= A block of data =

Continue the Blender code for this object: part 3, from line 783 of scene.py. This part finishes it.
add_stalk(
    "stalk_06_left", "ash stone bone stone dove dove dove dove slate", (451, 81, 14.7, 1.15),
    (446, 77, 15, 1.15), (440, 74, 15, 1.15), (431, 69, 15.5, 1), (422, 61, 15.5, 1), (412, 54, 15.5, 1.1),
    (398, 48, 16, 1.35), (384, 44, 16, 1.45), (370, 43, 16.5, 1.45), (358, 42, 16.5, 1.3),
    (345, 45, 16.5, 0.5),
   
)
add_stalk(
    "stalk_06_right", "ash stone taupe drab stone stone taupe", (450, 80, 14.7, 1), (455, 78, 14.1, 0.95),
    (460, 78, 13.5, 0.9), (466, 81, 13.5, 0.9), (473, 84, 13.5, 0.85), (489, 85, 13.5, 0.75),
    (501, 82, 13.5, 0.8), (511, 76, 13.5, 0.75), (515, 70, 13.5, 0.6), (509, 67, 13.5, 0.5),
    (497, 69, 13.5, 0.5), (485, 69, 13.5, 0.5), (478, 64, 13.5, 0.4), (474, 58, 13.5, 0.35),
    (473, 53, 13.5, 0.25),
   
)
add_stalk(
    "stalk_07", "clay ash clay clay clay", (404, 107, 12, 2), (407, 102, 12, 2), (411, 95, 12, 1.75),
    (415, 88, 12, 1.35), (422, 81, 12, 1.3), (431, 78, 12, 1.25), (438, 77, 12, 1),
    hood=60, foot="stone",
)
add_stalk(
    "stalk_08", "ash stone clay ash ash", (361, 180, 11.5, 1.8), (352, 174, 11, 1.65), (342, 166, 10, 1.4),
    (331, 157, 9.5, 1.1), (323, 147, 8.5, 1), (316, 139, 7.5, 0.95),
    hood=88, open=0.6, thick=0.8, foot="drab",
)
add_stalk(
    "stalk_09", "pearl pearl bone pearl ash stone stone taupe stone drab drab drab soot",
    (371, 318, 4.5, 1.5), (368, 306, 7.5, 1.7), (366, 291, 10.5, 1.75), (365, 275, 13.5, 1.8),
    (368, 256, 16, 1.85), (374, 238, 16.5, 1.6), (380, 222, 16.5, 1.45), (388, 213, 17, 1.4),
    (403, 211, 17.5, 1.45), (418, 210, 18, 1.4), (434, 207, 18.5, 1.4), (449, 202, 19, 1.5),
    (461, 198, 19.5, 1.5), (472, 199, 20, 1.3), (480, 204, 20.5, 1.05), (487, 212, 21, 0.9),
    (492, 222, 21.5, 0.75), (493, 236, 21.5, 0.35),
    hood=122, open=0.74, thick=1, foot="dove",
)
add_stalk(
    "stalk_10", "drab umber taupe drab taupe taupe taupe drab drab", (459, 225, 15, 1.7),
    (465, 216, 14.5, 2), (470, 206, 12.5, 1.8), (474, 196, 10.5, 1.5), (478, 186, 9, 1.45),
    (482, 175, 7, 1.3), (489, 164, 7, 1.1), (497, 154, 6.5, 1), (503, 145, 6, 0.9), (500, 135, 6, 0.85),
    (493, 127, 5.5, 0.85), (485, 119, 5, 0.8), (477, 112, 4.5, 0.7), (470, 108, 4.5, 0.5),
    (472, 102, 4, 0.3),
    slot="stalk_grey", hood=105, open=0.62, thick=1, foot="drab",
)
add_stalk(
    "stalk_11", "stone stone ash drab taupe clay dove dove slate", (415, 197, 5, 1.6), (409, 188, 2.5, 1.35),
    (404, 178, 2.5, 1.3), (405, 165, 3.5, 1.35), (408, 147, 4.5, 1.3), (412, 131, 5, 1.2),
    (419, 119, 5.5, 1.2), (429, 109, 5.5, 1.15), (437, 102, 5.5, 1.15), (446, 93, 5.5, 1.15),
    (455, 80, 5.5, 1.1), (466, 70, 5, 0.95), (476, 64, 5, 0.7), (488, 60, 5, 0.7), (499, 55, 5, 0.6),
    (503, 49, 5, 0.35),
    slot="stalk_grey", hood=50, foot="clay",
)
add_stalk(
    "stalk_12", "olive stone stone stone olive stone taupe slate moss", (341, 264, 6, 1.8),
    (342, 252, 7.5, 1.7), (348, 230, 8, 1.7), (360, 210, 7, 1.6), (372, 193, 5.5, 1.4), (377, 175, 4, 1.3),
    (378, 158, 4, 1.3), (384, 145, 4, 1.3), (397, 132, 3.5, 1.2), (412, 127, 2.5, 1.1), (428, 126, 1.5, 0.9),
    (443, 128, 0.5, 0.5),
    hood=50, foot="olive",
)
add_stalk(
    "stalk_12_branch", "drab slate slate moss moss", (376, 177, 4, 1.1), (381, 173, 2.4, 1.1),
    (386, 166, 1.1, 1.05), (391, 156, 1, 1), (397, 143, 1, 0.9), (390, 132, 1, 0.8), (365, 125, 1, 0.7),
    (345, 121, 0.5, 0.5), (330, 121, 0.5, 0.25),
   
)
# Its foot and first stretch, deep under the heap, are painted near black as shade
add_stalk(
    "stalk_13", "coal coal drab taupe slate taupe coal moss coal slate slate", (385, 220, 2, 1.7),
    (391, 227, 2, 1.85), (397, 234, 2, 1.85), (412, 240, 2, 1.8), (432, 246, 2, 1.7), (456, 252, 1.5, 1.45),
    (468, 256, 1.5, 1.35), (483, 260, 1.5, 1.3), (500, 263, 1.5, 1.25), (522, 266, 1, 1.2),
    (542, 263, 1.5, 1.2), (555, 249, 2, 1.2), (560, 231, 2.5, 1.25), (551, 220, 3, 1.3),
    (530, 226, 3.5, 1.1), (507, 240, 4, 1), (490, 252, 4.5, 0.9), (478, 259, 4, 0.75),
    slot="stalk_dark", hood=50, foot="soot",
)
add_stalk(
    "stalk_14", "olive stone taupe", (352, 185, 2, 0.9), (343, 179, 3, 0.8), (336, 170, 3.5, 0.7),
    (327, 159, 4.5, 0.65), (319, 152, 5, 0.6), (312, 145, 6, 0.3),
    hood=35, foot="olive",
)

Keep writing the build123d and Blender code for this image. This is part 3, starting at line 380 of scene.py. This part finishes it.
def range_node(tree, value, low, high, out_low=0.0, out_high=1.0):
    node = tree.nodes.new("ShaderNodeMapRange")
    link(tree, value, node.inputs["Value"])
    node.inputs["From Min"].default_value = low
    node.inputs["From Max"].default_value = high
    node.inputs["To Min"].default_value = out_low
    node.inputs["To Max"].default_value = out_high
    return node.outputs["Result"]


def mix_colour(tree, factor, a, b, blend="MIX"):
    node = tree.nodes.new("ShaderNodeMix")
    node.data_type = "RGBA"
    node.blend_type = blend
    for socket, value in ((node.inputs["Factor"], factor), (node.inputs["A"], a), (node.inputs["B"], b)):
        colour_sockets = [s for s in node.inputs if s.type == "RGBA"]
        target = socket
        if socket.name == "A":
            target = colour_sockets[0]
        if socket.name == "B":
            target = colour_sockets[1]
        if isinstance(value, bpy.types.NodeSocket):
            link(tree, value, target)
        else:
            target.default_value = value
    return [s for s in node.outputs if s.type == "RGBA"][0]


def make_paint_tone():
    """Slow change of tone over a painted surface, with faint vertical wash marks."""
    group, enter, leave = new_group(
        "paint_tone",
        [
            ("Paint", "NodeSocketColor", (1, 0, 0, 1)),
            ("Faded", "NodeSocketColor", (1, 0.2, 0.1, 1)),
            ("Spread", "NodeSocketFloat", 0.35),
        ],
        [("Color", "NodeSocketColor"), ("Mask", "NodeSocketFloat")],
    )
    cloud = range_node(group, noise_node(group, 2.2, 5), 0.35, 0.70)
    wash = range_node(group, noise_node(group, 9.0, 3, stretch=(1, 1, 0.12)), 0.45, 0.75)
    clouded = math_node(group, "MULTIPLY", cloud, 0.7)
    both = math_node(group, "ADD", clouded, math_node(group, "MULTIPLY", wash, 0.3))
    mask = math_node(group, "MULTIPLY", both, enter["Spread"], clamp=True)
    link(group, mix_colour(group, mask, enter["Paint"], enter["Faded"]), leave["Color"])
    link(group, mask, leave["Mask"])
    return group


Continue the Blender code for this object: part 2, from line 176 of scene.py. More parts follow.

= Problem to work on =
Using the listing above, locate the lines that hold "scene" and copy each one.

= Worked solution =
Continue the Blender code for this object: part 3, from line 783 of scene.py. This part finishes it.
Keep writing the build123d and Blender code for this image. This is part 3, starting at line 380 of scene.py. This part finishes it.
Continue the Blender code for this object: part 2, from line 176 of scene.py. More parts follow.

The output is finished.